Player Piano - America in the Coming Age of Electronics

First edition, 1952
Player Piano is Kurt Vonnegut’s first novel, originally published in 1952. It depicts a dystopian America hollowed out by automation, where machines run nearly every aspect of life and ordinary workers are left without purpose or place. A sharp satire of technological overreach, it remains one of Vonnegut’s most prescient dystopian works.

Hardcover. First Edition, First Printing. Octavo, green cloth. New York: Scribners, 1952. #10399.
Fine in very good or better dust jacket with age-toning along spine and extremities.
Additional Details
Player Piano is set in Ilium, New York, sometime after a Third World War that accelerated the automation of American industry to its logical conclusion.

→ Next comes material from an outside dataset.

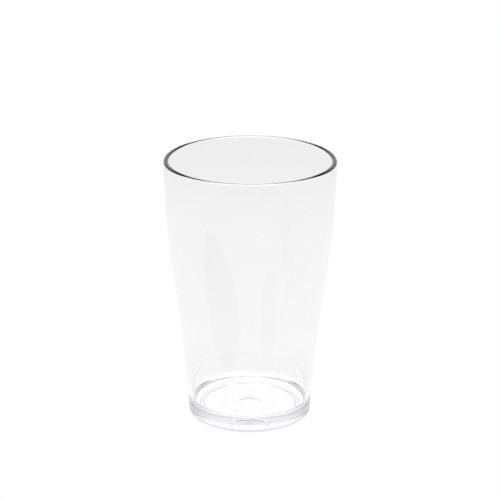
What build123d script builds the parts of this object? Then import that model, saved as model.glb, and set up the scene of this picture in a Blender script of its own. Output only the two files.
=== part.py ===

The city is divided into three parts: the northwest quarter where the engineers and managers live, the northeast quarter where the machines are, and Homestead across the Iroquois River, where almost everyone else lives. The bridge between them is rarely crossed. Vonnegut drew on his time working as a publicist at General Electric in Schenectady.

At the center is Paul Proteus, manager of the Ilium Works, whose father was the nation's first National Industrial, Commercial, Communications, Foodstuffs, and Resources Director. Paul has inherited position, salary, and a Country Club membership, and has been quietly losing his conviction in all of them. His friend Ed Finnerty, a brilliant and deliberately self-destructive engineer, returns to Ilium and begins pulling at the threads Paul has been careful not to touch. Together they cross the bridge to Homestead and find a population that has been rendered not just unemployed but purposeless, sustained by the army, the Reconstruction and Reclamation Corps, or simply by nothing in particular.

Running parallel is the Shah of Bratpuhr, a spiritual leader from an undeveloped nation on a state tour of America, guided by a State Department handler named Halyard. The Shah's questions are a sustained comic instrument. He keeps asking, in various ways, whether the people he sees are Takaru, the word in his language for slaves, and no one can satisfactorily explain to him why they are not. These are some of the funniest scenes in the novel.

The Ghost Shirt Society, a resistance movement that takes its name from the Native American ritual that promised immunity from bullets, recruits Paul as its figurehead. The rebellion it launches destroys the machines of Ilium in a single night of chaos. The novel's ending, which finds the surviving rebels already tinkering with one of the destroyed machines to get it running again, is Vonnegut's clearest statement. The revolt accomplished nothing because the impulse that created the machines in the first place is the same impulse now reassembling them from the rubble.

Player Piano is Vonnegut's first novel, published by Scribners in 1952, and remains one of the sharper and more grounded works in the tradition of dystopian fiction about automation and human purpose. The first paperback edition, published by Bantam in 1954, retitled it Utopia 14, a title Vonnegut disliked. Mark Hillegas, in The Future as Nightmare, called it the best of the science fiction anti-utopias.